## Data section

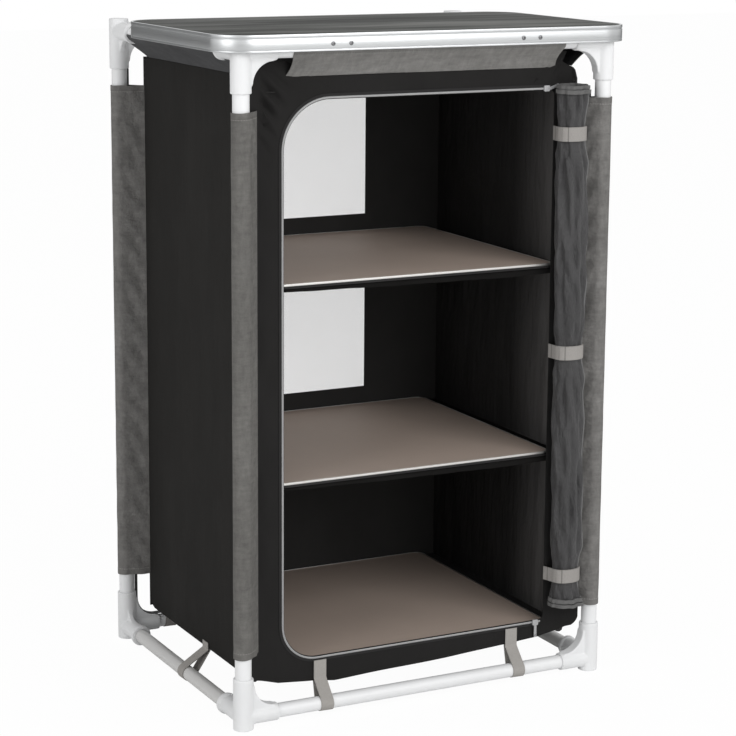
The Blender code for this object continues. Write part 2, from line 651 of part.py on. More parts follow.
def roll_limit(x):
    """The furthest back that the roll may reach: the front panel, then the sleeve's front side."""
    place = corner_place("front_right")
    tip = Vector((box_x, box_front))
    reach = tip - Vector(place)
    mouth = math.acos((SLEEVE_RADIUS - SLEEVE_TIP) / reach.length)
    angle = math.atan2(reach.y, reach.x) + mouth
    tangent = Vector(place) + Vector((math.cos(angle), math.sin(angle))) * SLEEVE_RADIUS
    start = tip - Vector((3 * SLEEVE_TIP, 0))
    slope = (tangent.y - start.y) / (tangent.x - start.x)
    return roll_face + min(0.0, slope * (x - start.x)) - (TOUCH if x > start.x else 0)


def door_roll():
    """A bundle of cloth with lengthwise folds, drawn in at the straps."""
    flat = STRAP_WIDTH / 2 + 0.003
    levels = {ROLL_BOTTOM, roll_top}
    for height in strap_heights.values():
        for step in (flat, flat + STRAP_FALL / 2, flat + STRAP_FALL):
            levels |= {height - step, height + step}
    heights = sorted(strap_heights.values())
    for low, high in zip(heights, heights[1:]):
        levels |= {low + (high - low) * share for share in (0.32, 0.44, 0.56, 0.68)}
    levels = sorted(level for level in levels if ROLL_BOTTOM <= level <= roll_top)
    work = bmesh.new()
    mesh = cylinder_mesh((0, 0, levels[0]), (0, 0, levels[-1]), 1.0, ROLL_SIDES)
    work.from_mesh(mesh)
    for level in levels[1:-1]:
        bmesh.ops.bisect_plane(work, geom=work.verts[:] + work.edges[:] + work.faces[:], dist=0.00001,
                               plane_co=(0, 0, level), plane_no=(0, 0, 1))
    for vertex in work.verts:
        z = vertex.co.z
        angle = math.atan2(vertex.co.y, vertex.co.x)
        waist = waist_share(z)
        scale = 1 - ROLL_WAIST * waist
        drift = 0.8 * math.sin(6.0 * z)
        fold = 0.6 * math.cos(5 * angle + drift) + 0.4 * math.cos(9 * angle - 2 * drift)
        radius = scale * (1 - ROLL_FOLD * (1 - waist) * (1 - fold) / 2)
        x = roll_x + ROLL_HALF_X * radius * math.cos(angle)
        y = roll_centre_y(scale) + ROLL_HALF_Y * radius * math.sin(angle)
        vertex.co = (x, min(y, roll_limit(x)), z)
    work.to_mesh(mesh)
    work.free()
    add_part("door_roll", "dark grey cloth", mesh)


def roll_strap(place, height):
    """A hook-and-loop strap, sewn at its left end beside the opening and closed over the roll."""
    scale = 1 - ROLL_WAIST
    centre_y = roll_centre_y(scale)
    paths = []
    for grow in (2 * TOUCH, 2 * TOUCH + STRAP_THICKNESS):
        half_x, half_y = ROLL_HALF_X * scale + grow, ROLL_HALF_Y * scale + grow
        path = [(roll_x - half_x, roll_face)]
        for step in range(13):
            angle = math.radians(180 + (STRAP_END_ANGLE - 180) * step / 12)
            path.append((roll_x + half_x * math.cos(angle), centre_y + half_y * math.sin(angle)))
        paths.append(path)
    outline = paths[0] + paths[1][::-1]
    strap = add_part("roll_strap_" + place, "light tape", outline_mesh(
        [outline], "XY", height - STRAP_WIDTH / 2, height + STRAP_WIDTH / 2))
    hinge_x = (paths[0][0][0] + paths[1][0][0]) / 2
    carry(f"roll_strap_{place}_axis", (hinge_x, roll_face - STRAP_THICKNESS / 2, height), [strap])


door_roll()
for place, height in strap_heights.items():
    roll_strap(place, height)

# Zip
zip_end = roll_x - ROLL_HALF_X - ZIP_END_GAP


def zip_path(offset):
    """The opening's top, left side and bottom, drawn outwards by the offset."""
    high, low, left = opening_top + offset, OPENING_BOTTOM - offset, -opening_x - offset
    top_radius, bottom_radius = OPENING_TOP_CORNER + offset, OPENING_BOTTOM_CORNER + offset
    path = [(zip_end, high)]
    path += arc((left + top_radius, high - top_radius), top_radius, 90, 180, 8)
    path += arc((left + bottom_radius, low + bottom_radius), bottom_radius, 180, 270, 8)
    return path + [(zip_end, low)]


zip_outline = zip_path(TOUCH) + zip_path(TOUCH + ZIP_WIDTH)[::-1]
add_part("door_zip", "light tape", outline_mesh([zip_outline], "XZ", zip_face, zip_face + ZIP_THICKNESS))

slider_x = zip_end - SLIDER_X
for place, z in (("top", opening_top + ZIP_WIDTH / 2), ("bottom", OPENING_BOTTOM - ZIP_WIDTH / 2)):
    low = z - SLIDER_Z / 2
    outline = [(slider_x - SLIDER_X / 2, z + SLIDER_Z / 2), (slider_x - SLIDER_X / 2, low),
               (slider_x - PULL_X / 2, low), (slider_x - PULL_X / 2, low - PULL_Z),
               (slider_x + PULL_X / 2, low - PULL_Z), (slider_x + PULL_X / 2, low),
               (slider_x + SLIDER_X / 2, low), (slider_x + SLIDER_X / 2, z + SLIDER_Z / 2)]
    back = zip_face - TOUCH
    slider = add_part("zip_slider_" + place, "light tape", outline_mesh(
        [outline], "XZ", back - SLIDER_THICKNESS, back))
    carry(f"zip_slider_{place}_axis", (slider_x, back, z), [slider])
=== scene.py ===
import math

import bmesh
import bpy
from mathutils import Matrix, Vector, noise


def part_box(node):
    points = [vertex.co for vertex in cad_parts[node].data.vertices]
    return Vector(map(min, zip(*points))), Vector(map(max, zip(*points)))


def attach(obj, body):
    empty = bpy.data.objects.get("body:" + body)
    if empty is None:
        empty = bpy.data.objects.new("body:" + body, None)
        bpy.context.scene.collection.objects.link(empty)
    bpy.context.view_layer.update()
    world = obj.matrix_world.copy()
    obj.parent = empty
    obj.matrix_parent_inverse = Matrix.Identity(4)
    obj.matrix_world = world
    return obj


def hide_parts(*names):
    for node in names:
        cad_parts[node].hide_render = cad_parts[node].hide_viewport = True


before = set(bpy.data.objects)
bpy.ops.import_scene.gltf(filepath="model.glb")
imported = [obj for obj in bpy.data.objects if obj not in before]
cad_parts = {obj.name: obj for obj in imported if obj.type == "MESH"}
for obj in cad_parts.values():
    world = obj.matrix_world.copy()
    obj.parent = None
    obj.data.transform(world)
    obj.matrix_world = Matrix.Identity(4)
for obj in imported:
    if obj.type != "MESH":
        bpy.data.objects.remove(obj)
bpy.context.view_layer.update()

print("frame loaded")
scene = bpy.context.scene


def mix(a, b, share):
    return a + (b - a) * share


def ease(value, start, end):
    share = min(max((value - start) / (end - start), 0.0), 1.0)
    return share * share * (3 - 2 * share)


def wave(x, y, z=0.0, seed=0.0):
    return noise.noise(Vector((x + seed, y - seed, z + 2 * seed)))


# tools for the mesh work
def clearSelection():
    if bpy.context.mode != "OBJECT":
        bpy.ops.object.mode_set(mode="OBJECT")
    bpy.ops.object.select_all(action="DESELECT")


def focus(piece):
    clearSelection()
    piece.select_set(True)
    bpy.context.view_layer.objects.active = piece


def settle(piece):  # the object goes to the origin, its place into its mesh
    focus(piece)
    bpy.ops.object.transform_apply(location=True, rotation=True, scale=True)


def addCube(low, high):
    clearSelection()
    low, high = Vector(low), Vector(high)
    bpy.ops.mesh.primitive_cube_add(size=1, location=(low + high) / 2, scale=high - low)
    settle(bpy.context.object)
    return bpy.context.object


def addCylinder(start, end, radius, sides=48):
    clearSelection()
    start, end = Vector(start), Vector(end)
    turn = (end - start).to_track_quat("Z", "Y").to_euler()
    bpy.ops.mesh.primitive_cylinder_add(vertices=sides, radius=radius, depth=(end - start).length,
                                        location=(start + end) / 2, rotation=turn)
    settle(bpy.context.object)
    return bpy.context.object


def startEdit(piece):
    focus(piece)
    bpy.ops.object.mode_set(mode="EDIT")
    bpy.ops.mesh.select_all(action="DESELECT")


def pickFaces(piece, test):  # the test gets a face's centre and normal
    bpy.ops.mesh.select_mode(type="FACE")
    bpy.ops.mesh.select_all(action="DESELECT")
    work = bmesh.from_edit_mesh(piece.data)
    for face in work.faces:
        face.select_set(test(face.calc_center_median(), face.normal))
    bmesh.update_edit_mesh(piece.data)


def pickEdges(piece, test):  # the test gets an edge's two ends
    bpy.ops.mesh.select_mode(type="EDGE")
    bpy.ops.mesh.select_all(action="DESELECT")
    work = bmesh.from_edit_mesh(piece.data)
    for edge in work.edges:
        edge.select_set(test(edge.verts[0].co, edge.verts[1].co))
    bmesh.update_edit_mesh(piece.data)


def push(offset):
    bpy.ops.mesh.extrude_region_move(TRANSFORM_OT_translate={"value": offset})


def swell(depth):
    bpy.ops.mesh.extrude_region_shrink_fatten(TRANSFORM_OT_shrink_fatten={"value": depth})


def cutLevel(height):  # a level cut through everything
    bpy.ops.mesh.select_all(action="SELECT")
    bpy.ops.mesh.bisect(plane_co=(0, 0, height), plane_no=(0, 0, 1))


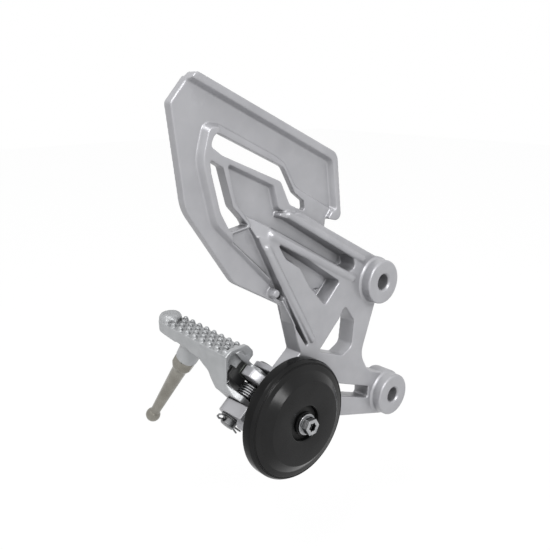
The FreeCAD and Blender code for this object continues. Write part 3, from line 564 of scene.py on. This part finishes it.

## What is being asked
Restate the listing exactly, starting at its first line and ending at the line where "return roll_face +" occurs; include both and no other lines.

## In response
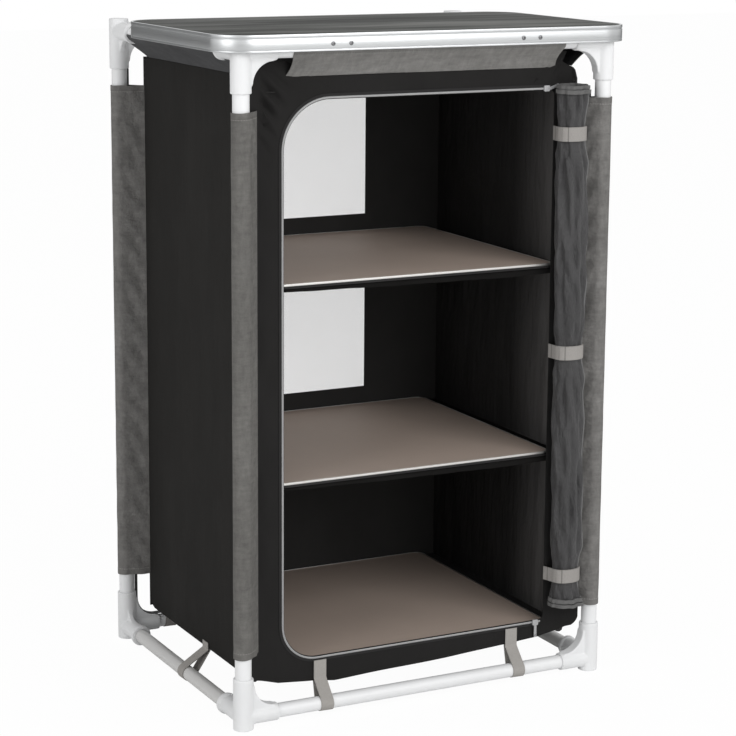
The Blender code for this object continues. Write part 2, from line 651 of part.py on. More parts follow.
def roll_limit(x):
    """The furthest back that the roll may reach: the front panel, then the sleeve's front side."""
    place = corner_place("front_right")
    tip = Vector((box_x, box_front))
    reach = tip - Vector(place)
    mouth = math.acos((SLEEVE_RADIUS - SLEEVE_TIP) / reach.length)
    angle = math.atan2(reach.y, reach.x) + mouth
    tangent = Vector(place) + Vector((math.cos(angle), math.sin(angle))) * SLEEVE_RADIUS
    start = tip - Vector((3 * SLEEVE_TIP, 0))
    slope = (tangent.y - start.y) / (tangent.x - start.x)
    return roll_face + min(0.0, slope * (x - start.x)) - (TOUCH if x > start.x else 0)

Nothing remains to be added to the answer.